As part of its ill-advised campaign to be “more competitive,” which is scurrilous nonsense since it has already captured its self-selected target audience of drunks, college students, scat fetishists and budget-conscious consumers, Taco Bell has made tentative stepts toward expanding its menu to include more varied tastes. As a long time observer, I believe this contradicts business wisdom which would be to instead serve its existing constituency such that it expands, instead of trying to capture audiences from other businesses who are more adapted to what those groups expect. However, it has in addition to some hilarious missteps — the soggy Doritos-in-a-burrito was more than gastronomically dismal — this has brought a number of useful experiments, including the new Diablo sauce. From the beginning, this product faces a steady climb because those who really like hot sauce enough for it to be essential with a fast food meal probably have their preferred poison on hand, but it also may gain an audience of those heading past the sauce counter for some slightly new experiences. Much like the market for spicy sauces sold separately, it navigates a fine line between over-processed and sweetened sauces, and perennial favorites like Tabasco which balance spice with flavor such that one tastes more than spice or the sugar, aromatic spices and fruit extracts added to soften the blow or at least give it an ironic, contrarian or contradictory identity (“it’s a hot sauce, but unlike the others, it has fruits and flowers”).

The first taste of Diablo Sauce, as warned by our local Taco Bell proprietor, is of intense spice. A glance at the ingredients shows that it picks up from where Fire Sauce left off but uses a more intense pepper base, feeling like simultaneously more black pepper and a habanero or more concentrated jalapeno-serrano mix. The result, while warming and very useful to pick up the intensity, falls short on the spice-flavor balance: unlike Tabasco, it is more hot than flavorful and, while it avoids the odious boutique spice flavors that insist mixing mango and cloves with Scottish bonnet peppers somehow makes a “new” taste, it also fails to bring with it the optimized mix of flavors that fire sauce does. Perhaps this means that Taco Bell caved to the extremists — who might be conveniently visualized as drunk bearded men with bandoliers full of specially-bred spicy peppers — and forsook its commonplace wisdom as to what its audience desires, which can be summarized as “spicy Southwestern” since Taco Bell borrows more from Tex-Mex than Mex and more from California Tex-Mex than Tex-Tex-Mex.

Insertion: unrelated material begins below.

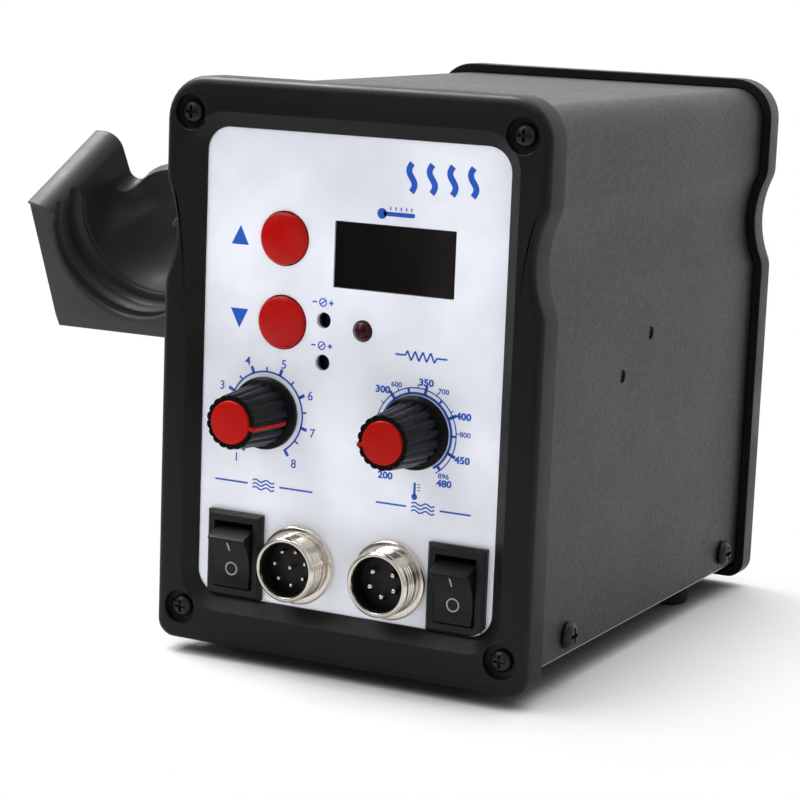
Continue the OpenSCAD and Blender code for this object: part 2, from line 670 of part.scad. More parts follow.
// Clinch nuts inside both sides of the cover, for a holder on either side
nut_d = 6;
nut_t = 3;
module cover_nuts() placed() color(steel) holder_screw_places() for (side = [-1, 1])
    translate([side * (cover_x - cover_t), 0, 0]) rotate([0, -side * 90, 0]) difference() {
        cylinder(d = nut_d, h = nut_t, $fn = 6);
        translate([0, 0, -cut]) cylinder(d = screw_shank_d + 0.1, h = nut_t + 2 * cut);
    }

// Display behind a tinted window that lies on the chassis wall
window_sink = 0.3;
module display_window() placed() color("#141018")
    along_y(face_recess + window_sink, panel_t - window_sink) translate([display_x, display_z])
        square([display_w - 0.2, display_h - 0.2], center = true);
digit_pins = 12;
pin_side = 0.5;
module display_module() placed() color("#202022") {
    along_y(wall_back_y + play, board_gap - play) translate([display_x, display_z])
        square([display_w - 1.4, display_h - 1.6], center = true);
    for (i = [0:digit_pins - 1]) translate([display_x + (i - (digit_pins - 1) / 2) * 2.2 - pin_side / 2,
        board_y - 1, display_z - 5]) cube([pin_side, board_t + 2, pin_side]);
}
board_screw_d = 3;
board_head_d = 5;
board_screw_bite = 5;
standoff_r = 2.75;
board_hole_edge = 4;
board_screw_x = [board_hole_edge - board_w / 2, board_w / 2 - board_hole_edge];
board_screw_z = [board_low_z + board_hole_edge, board_low_z + board_h - board_hole_edge];
module board_screw_places() for (x = board_screw_x, z = board_screw_z) translate([x, 0, z]) children();
module control_board() placed() color(board_green) along_y(board_y, board_t) difference() {
    translate([-board_w / 2, board_low_z]) square([board_w, board_h]);
    for (x = board_screw_x, z = board_screw_z) translate([x, z]) circle(d = board_screw_d + 0.2);
    translate([display_x, display_z - 5 + pin_side / 2]) square([digit_pins * 2.3, 1.2], center = true);
    for (x = lamp_lead_x) translate([lamp_x + x, lamp_z]) circle(0.5);
}
module board_standoffs() placed() color(brass) board_screw_places() difference() {
    hole_y(0, 0, standoff_r, wall_back_y, board_y);
    hole_y(0, 0, board_screw_d / 2 + running_play, wall_back_y - cut, board_y + cut);
}
module board_screws() placed() color(steel) board_screw_places()
    facing_back(0, board_y + board_t, 0)
        pan_screw(board_head_d, board_screw_d, board_t + board_screw_bite);

// Push buttons: a cap with a retaining collar, and the plunger of the tact switch behind it
switch_h = 3.5;
tact_side = 6;
plunger_d = 3.2;
collar_t = 1;
plunger_root = 0.6;
button_edge_r = 0.8;
button_crown = 0.7;
cap_stem_y = board_y - switch_h - button_travel - plunger_root;
module button_cap(z) placed() color(red) facing_front(-button_x, cap_stem_y, z) {
    top = cap_stem_y - face_recess + button_proud;
    collar = cap_stem_y - wall_back_y - play;
    rotate_extrude() polygon(concat(
        [[0, 0], [2.6, 0], [2.6, collar - collar_t], [button_d / 2 + 1.4, collar - collar_t],
         [button_d / 2 + 1.4, collar], [button_d / 2, collar]],
        arc([button_d / 2 - button_edge_r, top - button_crown - button_edge_r], button_edge_r, 0, 80, 4),
        [for (i = [1:5]) [(button_d / 2 - button_edge_r) * (1 - i / 6),
            top - button_crown * pow(1 - i / 6, 2)]], [[0, top - button_crown / 36]]));
}
module button_plunger(z) placed() color("#202022")
    hole_y(-button_x, z, plunger_d / 2, cap_stem_y, board_y - switch_h + plunger_root);
module button_up_cap() button_cap(button_up_z);
module button_down_cap() button_cap(button_down_z);
module button_up_plunger() button_plunger(button_up_z);
module button_down_plunger() button_plunger(button_down_z);
module button_switches() placed() color("#303034") for (z = [button_up_z, button_down_z]) difference() {
    along_y(board_y - switch_h, switch_h) translate([-button_x, z])
        rounded_box_2d(tact_side, tact_side, 0.5);
    hole_y(-button_x, z, plunger_d / 2 + running_play, board_y - switch_h - cut,
        board_y - switch_h + plunger_root + button_travel + play);
}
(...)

The question always presented itself as to whether Taco Bell would make a more spicy Fire Sauce, or a spicy sauce, and the sense I get is that they aimed for the latter while guarding their flank with some inclusion of the former, which runs a risk of pleasing neither group. I suggest they defer to interface: mild, medium and fire are variants on the same flavor, and Diablo should be too on that basis, with the possibility of simply adding a “habanero sauce” (or equivalent, since a concentrated jalapeno-serrano or jalapeno-japones mix will achieve the same result) as an addition to the Diablo sauce. Perhaps this was the intent, since of the eight of us eating the three who appreciate spicy food the most ended up using a 2:1 mix of Fire:Diablo sauces to great effect. In any case, it was a joy to experiment with this new flavor and, while it may not be the end-all for spice fetishists, for those who have the time to mix it in with other sauces it makes for a powerful addition to the Taco Bell palette.